*WHAT IS NEEDED*: Reproduce only the stretch of entries below that begins at the first line and ends at the line holding "# the pipe and".

*RECORD EXTRACTS*:
+++
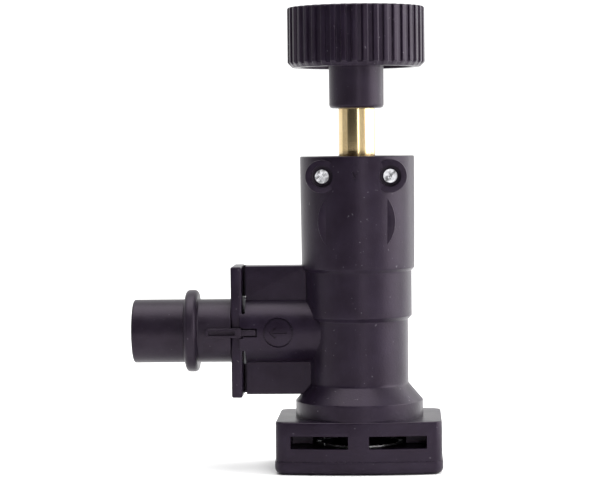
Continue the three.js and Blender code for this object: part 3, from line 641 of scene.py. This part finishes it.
flash_plan = bowed_plan(collar_half_width - 0.05, neck_radius + 0.05, 1.8, 2.2)
base_ring = solid(
    "base_ring_moulding",
    [
        slab(
            base_plan,
            0,
            ring_top,
            1.55,
            0.12,
            hole=[(ring_bore + 0.8, 0), (ring_bore, 0.8), (ring_bore, ring_top)],
            steps=8,
        ),
        bead(flash_plan, ring_top + 0.06, 0.23, 0.13),
    ],
)
base_ring.data.materials.append(black_nylon)
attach(base_ring, "body")
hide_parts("base_ring")

# ---------------------------------------------------------------- socket rings
# Inside the collar: a nylon backing ring, a sprung steel ring with teeth that grip
# the pipe and show through the windows, a spacer ring and a rubber seal.


def finish_for(piece, body, node, surface):
    """Gives a piece its material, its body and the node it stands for."""
    piece.data.materials.clear()
    piece.data.materials.append(surface)
    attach(piece, body)
    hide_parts(node)
    return piece


def plain_ring(name, inner, outer, low, high, edge):
    """A turned ring with a rectangular section and soft edges."""
    corners = [(inner, low, edge), (outer, low, edge), (outer, high, edge), (inner, high, edge)]
    return solid(name, [turned(soft_outline(corners, 4))])


grey_nylon = moulded_nylon(
    "grey_black_nylon", (0.0095, 0.0065, 0.0115), (0.0170, 0.0130, 0.0200), 0.30, 0.42, 0.000032
)
backing_low, backing_high = corners_mm("socket_backing_ring")
backing_ring = plain_ring(
    "socket_backing_ring_turned", pipe_radius + 0.25, backing_high[0], backing_low[2], backing_high[2], 0.12
)
finish_for(backing_ring, "body", "socket_backing_ring", black_nylon)
spacer_low, spacer_high = corners_mm("socket_spacer_ring")
spacer_ring = plain_ring(
    "socket_spacer_ring_turned", pipe_radius + 0.2, spacer_high[0], spacer_low[2], spacer_high[2], 0.15
)
finish_for(spacer_ring, "body", "socket_spacer_ring", grey_nylon)


def drawn_steel(name, tint, rough_low, rough_high, scratch_stretch, depth):
    """Bright steel with fine scratches along one direction and small dull patches."""
    made, tree, shader = material(name)
    coords = object_coords(tree)
    patches = noise(tree, coords, 700, 4)
    scratches = noise(tree, coords, 900, 3, 0.6, scratch_stretch)
    dull = tuple(0.72 * c for c in tint)
    colour = ramp(tree, patches, [(0.3, (*dull, 1)), (0.65, (*tint, 1))])
    tree.links.new(colour, shader.inputs["Base Color"])
    tree.links.new(spread(tree, patches, rough_high, rough_low), shader.inputs["Roughness"])
    shader.inputs["Metallic"].default_value = 1.0
    bump(tree, shader, scratches, depth)
    return made


sheet_steel = drawn_steel("sheet_steel", (0.88, 0.88, 0.89), 0.30, 0.5, (1, 1, 0.2), 0.000012)


def toothed_ring(name, inner, outer, gap_floor, teeth, gap_share, middle, thickness, rise, columns=720):
    """A thin ring whose inner edge is cut into teeth that lean up.

    The inner radius is gap_floor over gap_share of each tooth's pitch and inner over
    the rest; the height rises with the square of the distance inside the outer edge.
    """
    angle = np.arange(columns) * 2 * np.pi / columns
    in_gap = (angle * teeth / (2 * np.pi)) % 1 < gap_share
    inside = np.where(in_gap, gap_floor, inner)
    across = np.linspace(0, 1, 7)[:, None]
    radius = outer + (inside - outer) * across
    height = middle + rise * ((outer - radius) / (outer - inner)) ** 2
    radius = np.vstack([radius, radius[::-1]])
    height = np.vstack([height - thickness / 2, height[::-1] + thickness / 2])
    ring = np.stack([radius * np.cos(angle), radius * np.sin(angle), height], -1)
    return solid(name, [net(ring, True, True)], 25)


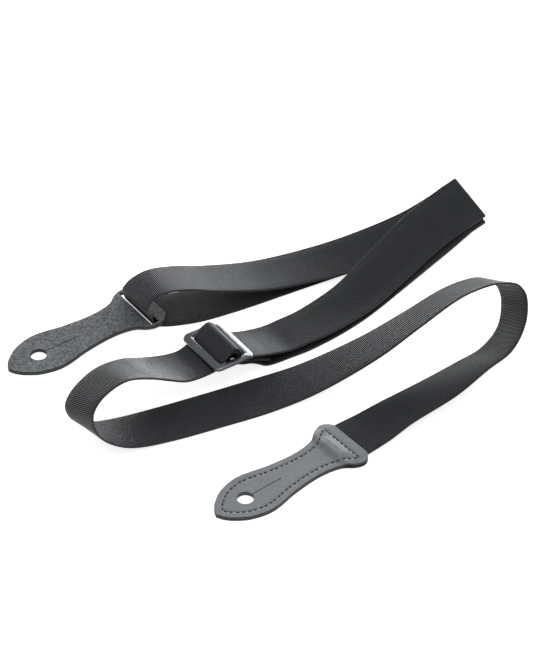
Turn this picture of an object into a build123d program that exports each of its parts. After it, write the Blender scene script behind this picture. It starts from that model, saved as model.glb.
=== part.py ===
"""Guitar strap: one length of webbing with a sewn leather tab at one end, a loop
tab threaded on it near the other end, and a tri-glide slider that sets its length.
The strap lies on a flat surface, folded back on itself three times.

Frame: millimetres, +Z up, origin under the middle of the folded strap, +X along
its length.  A webbing station is (x, y, z, heading, tilt): the middle of the
webbing, the direction it is headed in plan, and how far its far edge is raised.
"""
import os
from math import atan2, cos, degrees, radians, sin

from build123d import *

os.makedirs("parts", exist_ok=True)

# ---- driving dimensions -------------------------------------------------
WEB_WIDTH = 32.0
WEB_THICK = 1.3
SOFT_GAP = 0.3            # kept between soft pieces that move past each other
SECTION_SPACING = 8.0     # between the sections that a length of webbing is lofted through

LEATHER = 1.5             # one of the sewn tab's two layers
LOOP_LEATHER = 2.8        # the loop tab's single layer
TAB_LENGTH = 102.0
LOOP_TAB_LENGTH = 107.0
BUTTON_HOLE = 10.4
HOLE_FROM_TIP = 22.0
SLIT_LENGTH = 27.0
SLIT_WIDTH = 0.5
WEB_INSERT = 14.5         # webbing sewn in between the two leathers
WEB_SLOT_FROM_TIP = 96.2
WEB_SLOT_LENGTH = 37.0
WEB_SLOT_WIDTH = 5.4

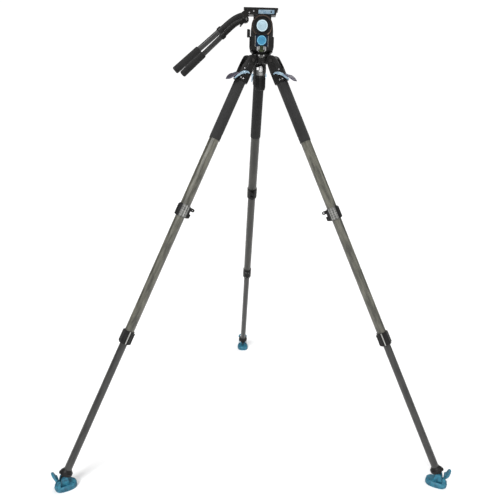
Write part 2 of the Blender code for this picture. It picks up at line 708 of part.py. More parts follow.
def make_latch(leg, at):
    """The rubber pull loop on the foot, with a finger hole."""
    wide = LATCH_WIDEST * LATCH_LENGTH
    start = 0.30 * LATCH_LENGTH
    outline = [
        (LATCH_NECK, 0.0),
        (LATCH_NECK, 0.10 * LATCH_LENGTH),
        (LATCH_HALF_WIDTH - 0.2 * LATCH_BAR, 0.5 * wide),
        (LATCH_HALF_WIDTH, wide),
        (0.80 * LATCH_HALF_WIDTH, 0.95 * LATCH_LENGTH),
        (LATCH_END_WIDTH * LATCH_HALF_WIDTH, LATCH_LENGTH),
    ]
    outline += [(-x, y) for x, y in reversed(outline)]
    hole = [
        (LATCH_NECK - 0.3 * LATCH_BAR, start),
        (LATCH_HALF_WIDTH - LATCH_BAR, wide),
        (LATCH_END_WIDTH * LATCH_HALF_WIDTH - 0.4 * LATCH_BAR, LATCH_LENGTH - LATCH_BAR),
    ]
    hole += [(-x, y) for x, y in reversed(hole)]
    latch = prism(outline, -LATCH_PLATE / 2, LATCH_PLATE / 2)
    cut(latch, prism(hole, -LATCH_PLATE, LATCH_PLATE))
    barrel = along_x(rod(LATCH_BARREL_RADIUS, -LATCH_BARREL, LATCH_BARREL))
    pin_reach = LATCH_BARREL + LATCH_LUG
    join(latch, barrel, along_x(rod(LATCH_PIN_RADIUS, -pin_reach, pin_reach, 8)))
    return node(latch, f"{leg}_foot_latch", "foot_rubber", at, rotation=(LATCH_ANGLE, 0.0, 0.0))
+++
*RESPONSE*:
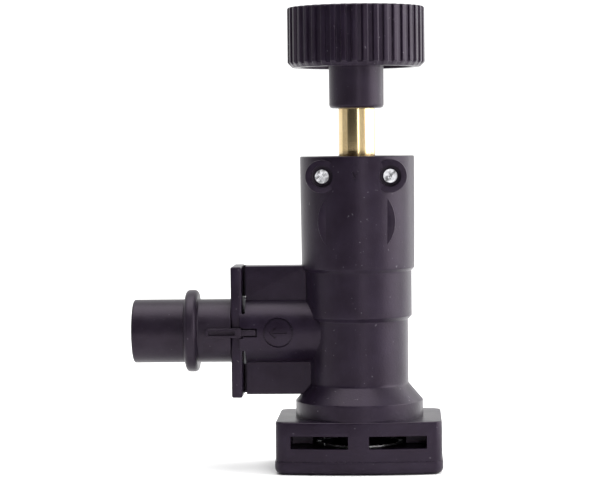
Continue the three.js and Blender code for this object: part 3, from line 641 of scene.py. This part finishes it.
flash_plan = bowed_plan(collar_half_width - 0.05, neck_radius + 0.05, 1.8, 2.2)
base_ring = solid(
    "base_ring_moulding",
    [
        slab(
            base_plan,
            0,
            ring_top,
            1.55,
            0.12,
            hole=[(ring_bore + 0.8, 0), (ring_bore, 0.8), (ring_bore, ring_top)],
            steps=8,
        ),
        bead(flash_plan, ring_top + 0.06, 0.23, 0.13),
    ],
)
base_ring.data.materials.append(black_nylon)
attach(base_ring, "body")
hide_parts("base_ring")

# ---------------------------------------------------------------- socket rings
# Inside the collar: a nylon backing ring, a sprung steel ring with teeth that grip
# the pipe and show through the windows, a spacer ring and a rubber seal.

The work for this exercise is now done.